COFI seeks to ensure that financial customers are placed in a position to make informed decisions and that financial institutions operate in a manner that is open and accountable. This is reflected in disclosure requirements at a product level, such that institutions must ensure that fees, terms, risks and benefits of financial products are transparent and understandable. In addition, this is reflected at an institutional-level via transparency obligations.
Publication of audited financial statements
COFI requires that institutions prepare audited AFS and submit those statements to the FSCA. One of the more notable, and vociferously debated, features of COFI is the requirement that certain financial institutions must make those statements publicly available within a prescribed period after the end of their financial year.
This represents a shift from existing frameworks, where financial reporting obligations are typically directed at regulators, shareholders and/or specific stakeholders — but not typically the general public.
The publication requirement reflects an intention to enhance market-wide transparency, enabling customers, counterparties and other stakeholders to better assess the financial position and conduct of financial institutions.
From a regulatory perspective, the publication requirement appears to be grounded in three key objectives: Enhanced accountability, improved comparability and consumer empowerment.
Notwithstanding these objectives, the requirement has attracted meaningful criticism from industry participants and legal commentators.
- Lack of clarity: It is not entirely clear to which institutions the publication requirement applies. COFI states that the publication requirement applies broadly to “financial institutions” required to prepare AFSs in terms of COFI or applicable conduct standards. The detail (i.e. who must be audited) is not exhaustively set out. Rather, it is expected to be specified in conduct standards, or determined by reference to other applicable legislation (such as the Companies Act). Based on the current drafting and regulatory intent, the following categories are likely to be caught: (a) licensed financial institutions carrying on regulated activities at scale, including insurers, CIS managers, discretionary investment managers, large FSPs and retirement fund administrators as well as certain credit providers / payment providers (depending on classification); (b) any other regulated entity where audit requirements are imposed owing to other applicable legislation. That being said, this is mere conjecture.
- Limited utility for consumers: AFSs are unlikely to be meaningful or accessible to most retail customers. AFSs are technical documents, rendering it questionable whether their publication materially advances consumer protection, in practice.
- Confidentiality and competitiveness: Financial institutions, particularly those that are not publicly listed, have understandably raised concerns about the commercial sensitivity of their financial information. Requiring the public disclosure of detailed financial statements may expose proprietary or commercially sensitive information, place firms at a competitive disadvantage and deter market entry, particularly for smaller or niche providers. Against the backdrop of the limited utility for consumers (and high utility for competitors), this seems intrinsically unfair.
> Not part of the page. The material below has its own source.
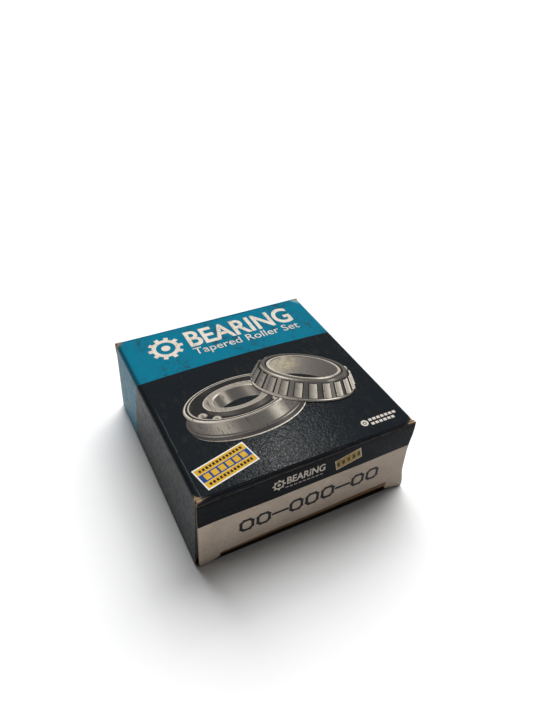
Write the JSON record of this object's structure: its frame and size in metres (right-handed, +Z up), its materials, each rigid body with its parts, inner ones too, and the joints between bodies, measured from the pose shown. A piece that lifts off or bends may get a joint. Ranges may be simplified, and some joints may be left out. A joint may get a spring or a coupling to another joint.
{
  "type": "boxed tapered roller bearing",
  "caption": "Tapered roller bearing in a straight-tuck folding carton: the end panels open, the bearing slides out, and its cone, cage and rollers turn.",
  "frame": {"origin": "middle of the carton's underside, on the bearing's axis", "axes": "+Z up out of the carton's printed top and along the bearing's axis towards the cone's thrust rib; +Y from the front end to the rear end; +X to the right seen from the front end"},
  "size_m": [0.086, 0.09, 0.035],
  "materials": {
    "printed_board": "semi-gloss printed coated boxboard, teal and charcoal",
    "raw_board": "uncoated grey-brown inner side of the boxboard",
    "ring_steel": "ground hardened bearing steel with a film of oil",
    "roller_steel": "superfinished hardened bearing steel",
    "cage_steel": "pressed sheet steel, dull phosphated"
  },
  "bodies": {
    "carton_sleeve": {"top_panel": "printed_board", "bottom_panel": "printed_board", "left_side_panel": "printed_board", "right_side_panel": "printed_board", "glue_flap": "raw_board"},
    "front_end": {"front_end_panel": "printed_board"},
    "front_tuck": {"front_tuck_flap": "raw_board"},
    "front_left_dust": {"front_left_dust_flap": "raw_board"},
    "front_right_dust": {"front_right_dust_flap": "raw_board"},
    "rear_end": {"rear_end_panel": "printed_board"},
    "rear_tuck": {"rear_tuck_flap": "raw_board"},
    "rear_left_dust": {"rear_left_dust_flap": "raw_board"},
    "rear_right_dust": {"rear_right_dust_flap": "raw_board"},
    "bearing_cup": {"cup": "ring_steel"},
    "inner_ring": {"cone": "ring_steel"},
    "cage_ring": {"cage": "cage_steel"},
    "roller_body_01": {"roller_01": "roller_steel"},
    "roller_body_02": {"roller_02": "roller_steel"},
    "roller_body_03": {"roller_03": "roller_steel"},
    "roller_body_04": {"roller_04": "roller_steel"},
    "roller_body_05": {"roller_05": "roller_steel"},
    "roller_body_06": {"roller_06": "roller_steel"},
    "roller_body_07": {"roller_07": "roller_steel"},
    "roller_body_08": {"roller_08": "roller_steel"},
    "roller_body_09": {"roller_09": "roller_steel"},
    "roller_body_10": {"roller_10": "roller_steel"},
    "roller_body_11": {"roller_11": "roller_steel"},
    "roller_body_12": {"roller_12": "roller_steel"},
    "roller_body_13": {"roller_13": "roller_steel"},
    "roller_body_14": {"roller_14": "roller_steel"},
    "roller_body_15": {"roller_15": "roller_steel"},
    "roller_body_16": {"roller_16": "roller_steel"},
    "roller_body_17": {"roller_17": "roller_steel"}
  },
  "joints": [
    {"name": "bearing_slide_out", "type": "slide", "parent": "carton_sleeve", "child": "bearing_cup", "axis": [0, -1, 0], "range_m": [0, 0.088]},
    {"name": "front_end_hinge", "type": "hinge", "parent": "carton_sleeve", "child": "front_end", "pos_m": [0, -0.045, 0.035], "axis": [-1, 0, 0], "range_deg": [0, 250]},
    {"name": "front_tuck_hinge", "type": "hinge", "parent": "front_end", "child": "front_tuck", "pos_m": [0, -0.045, 0.003], "axis": [-1, 0, 0], "range_deg": [0, 30]},
    {"name": "front_left_dust_hinge", "type": "hinge", "parent": "carton_sleeve", "child": "front_left_dust", "pos_m": [-0.043, -0.0444, 0.0175], "axis": [0, 0, -1], "range_deg": [0, 160]},
    {"name": "front_right_dust_hinge", "type": "hinge", "parent": "carton_sleeve", "child": "front_right_dust", "pos_m": [0.043, -0.0444, 0.0175], "axis": [0, 0, 1], "range_deg": [0, 160]},
    {"name": "rear_end_hinge", "type": "hinge", "parent": "carton_sleeve", "child": "rear_end", "pos_m": [0, 0.045, 0.035], "axis": [1, 0, 0], "range_deg": [0, 250]},
    {"name": "rear_tuck_hinge", "type": "hinge", "parent": "rear_end", "child": "rear_tuck", "pos_m": [0, 0.045, 0.003], "axis": [1, 0, 0], "range_deg": [0, 30]},
    {"name": "rear_left_dust_hinge", "type": "hinge", "parent": "carton_sleeve", "child": "rear_left_dust", "pos_m": [-0.043, 0.0444, 0.0175], "axis": [0, 0, 1], "range_deg": [0, 160]},
    {"name": "rear_right_dust_hinge", "type": "hinge", "parent": "carton_sleeve", "child": "rear_right_dust", "pos_m": [0.043, 0.0444, 0.0175], "axis": [0, 0, -1], "range_deg": [0, 160]},
    {"name": "cone_spin", "type": "hinge", "parent": "bearing_cup", "child": "inner_ring", "pos_m": [0, 0, 0.0174], "axis": [0, 0, 1], "continuous": true},
    {"name": "cage_spin", "type": "hinge", "parent": "bearing_cup", "child": "cage_ring", "pos_m": [0, 0, 0.0157], "axis": [0, 0, 1], "continuous": true},
    {"name": "roller_01_spin", "type": "hinge", "parent": "cage_ring", "child": "roller_body_01", "pos_m": [0, -0.03033, 0.01566], "axis": [0, -0.2104, 0.9776], "continuous": true},
    {"name": "roller_02_spin", "type": "hinge", "parent": "cage_ring", "child": "roller_body_02", "pos_m": [0.01096, -0.02828, 0.01566], "axis": [0.076, -0.1962, 0.9776], "continuous": true},
    {"name": "roller_03_spin", "type": "hinge", "parent": "cage_ring", "child": "roller_body_03", "pos_m": [0.02043, -0.02241, 0.01566], "axis": [0.1418, -0.1555, 0.9776], "continuous": true},
    {"name": "roller_04_spin", "type": "hinge", "parent": "cage_ring", "child": "roller_body_04", "pos_m": [0.02715, -0.01352, 0.01566], "axis": [0.1884, -0.0938, 0.9776], "continuous": true},
    {"name": "roller_05_spin", "type": "hinge", "parent": "cage_ring", "child": "roller_body_05", "pos_m": [0.0302, -0.0028, 0.01566], "axis": [0.2095, -0.0194, 0.9776], "continuous": true},
    {"name": "roller_06_spin", "type": "hinge", "parent": "cage_ring", "child": "roller_body_06", "pos_m": [0.02917, 0.0083, 0.01566], "axis": [0.2024, 0.0576, 0.9776], "continuous": true},
    {"name": "roller_07_spin", "type": "hinge", "parent": "cage_ring", "child": "roller_body_07", "pos_m": [0.0242, 0.01828, 0.01566], "axis": [0.1679, 0.1268, 0.9776], "continuous": true},
    {"name": "roller_08_spin", "type": "hinge", "parent": "cage_ring", "child": "roller_body_08", "pos_m": [0.01597, 0.02579, 0.01566], "axis": [0.1108, 0.1789, 0.9776], "continuous": true},
    {"name": "roller_09_spin", "type": "hinge", "parent": "cage_ring", "child": "roller_body_09", "pos_m": [0.00557, 0.02981, 0.01566], "axis": [0.0387, 0.2069, 0.9776], "continuous": true},
    {"name": "roller_10_spin", "type": "hinge", "parent": "cage_ring", "child": "roller_body_10", "pos_m": [-0.00557, 0.02981, 0.01566], "axis": [-0.0387, 0.2069, 0.9776], "continuous": true},
    {"name": "roller_11_spin", "type": "hinge", "parent": "cage_ring", "child": "roller_body_11", "pos_m": [-0.01597, 0.02579, 0.01566], "axis": [-0.1108, 0.1789, 0.9776], "continuous": true},
    {"name": "roller_12_spin", "type": "hinge", "parent": "cage_ring", "child": "roller_body_12", "pos_m": [-0.0242, 0.01828, 0.01566], "axis": [-0.1679, 0.1268, 0.9776], "continuous": true},
    {"name": "roller_13_spin", "type": "hinge", "parent": "cage_ring", "child": "roller_body_13", "pos_m": [-0.02917, 0.0083, 0.01566], "axis": [-0.2024, 0.0576, 0.9776], "continuous": true},
    {"name": "roller_14_spin", "type": "hinge", "parent": "cage_ring", "child": "roller_body_14", "pos_m": [-0.0302, -0.0028, 0.01566], "axis": [-0.2095, -0.0194, 0.9776], "continuous": true},
    {"name": "roller_15_spin", "type": "hinge", "parent": "cage_ring", "child": "roller_body_15", "pos_m": [-0.02715, -0.01352, 0.01566], "axis": [-0.1884, -0.0938, 0.9776], "continuous": true},
    {"name": "roller_16_spin", "type": "hinge", "parent": "cage_ring", "child": "roller_body_16", "pos_m": [-0.02043, -0.02241, 0.01566], "axis": [-0.1418, -0.1555, 0.9776], "continuous": true},
    {"name": "roller_17_spin", "type": "hinge", "parent": "cage_ring", "child": "roller_body_17", "pos_m": [-0.01096, -0.02828, 0.01566], "axis": [-0.076, -0.1962, 0.9776], "continuous": true}
  ],
  "couplings": [
    {"joint": "front_end_hinge", "follows": "bearing_slide_out", "rad_per_m": 49.58},
    {"joint": "front_tuck_hinge", "follows": "bearing_slide_out", "rad_per_m": 5.94},
    {"joint": "front_left_dust_hinge", "follows": "bearing_slide_out", "rad_per_m": 31.73},
    {"joint": "front_right_dust_hinge", "follows": "bearing_slide_out", "rad_per_m": 31.73},
    {"joint": "rear_tuck_hinge", "follows": "rear_end_hinge", "ratio": 0.12},
    {"joint": "rear_left_dust_hinge", "follows": "rear_end_hinge", "ratio": 0.64},
    {"joint": "rear_right_dust_hinge", "follows": "rear_end_hinge", "ratio": 0.64},
    {"joint": "cage_spin", "follows": "cone_spin", "ratio": 0.42341},
    {"joint": "roller_01_spin", "follows": "cone_spin", "ratio": -3.1175},
    {"joint": "roller_02_spin", "follows": "cone_spin", "ratio": -3.1175},
    {"joint": "roller_03_spin", "follows": "cone_spin", "ratio": -3.1175},
    {"joint": "roller_04_spin", "follows": "cone_spin", "ratio": -3.1175},
    {"joint": "roller_05_spin", "follows": "cone_spin", "ratio": -3.1175},
    {"joint": "roller_06_spin", "follows": "cone_spin", "ratio": -3.1175},
    {"joint": "roller_07_spin", "follows": "cone_spin", "ratio": -3.1175},
    {"joint": "roller_08_spin", "follows": "cone_spin", "ratio": -3.1175},
    {"joint": "roller_09_spin", "follows": "cone_spin", "ratio": -3.1175},
    {"joint": "roller_10_spin", "follows": "cone_spin", "ratio": -3.1175},
    {"joint": "roller_11_spin", "follows": "cone_spin", "ratio": -3.1175},
    {"joint": "roller_12_spin", "follows": "cone_spin", "ratio": -3.1175},
    {"joint": "roller_13_spin", "follows": "cone_spin", "ratio": -3.1175},
    {"joint": "roller_14_spin", "follows": "cone_spin", "ratio": -3.1175},
    {"joint": "roller_15_spin", "follows": "cone_spin", "ratio": -3.1175},
    {"joint": "roller_16_spin", "follows": "cone_spin", "ratio": -3.1175},
    {"joint": "roller_17_spin", "follows": "cone_spin", "ratio": -3.1175}
  ]
}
The requirement to publish AFS highlights a broader tension within COFI: the need to balance enhanced transparency and consumer protection against practical, proportionate regulation. While the objective of improving transparency is widely supported, stakeholders have emphasised that disclosure measures should be targeted, meaningful and proportionate to the risks being addressed.
Practical implications
If implemented in its current form, the publication requirement will require financial institutions to –
- review their financial reporting and audit processes;
- consider the public positioning of their financial information; and
- implement processes to ensure timely publication within prescribed deadlines.
Institutions should also assess whether any group-level or subsidiary structures may be affected, particularly where entities have not historically been subject to public disclosure requirements.
Ultimately, COFI signals a shift towards a regulatory regime in which it is not only what you do that counts, but how you behave while doing it.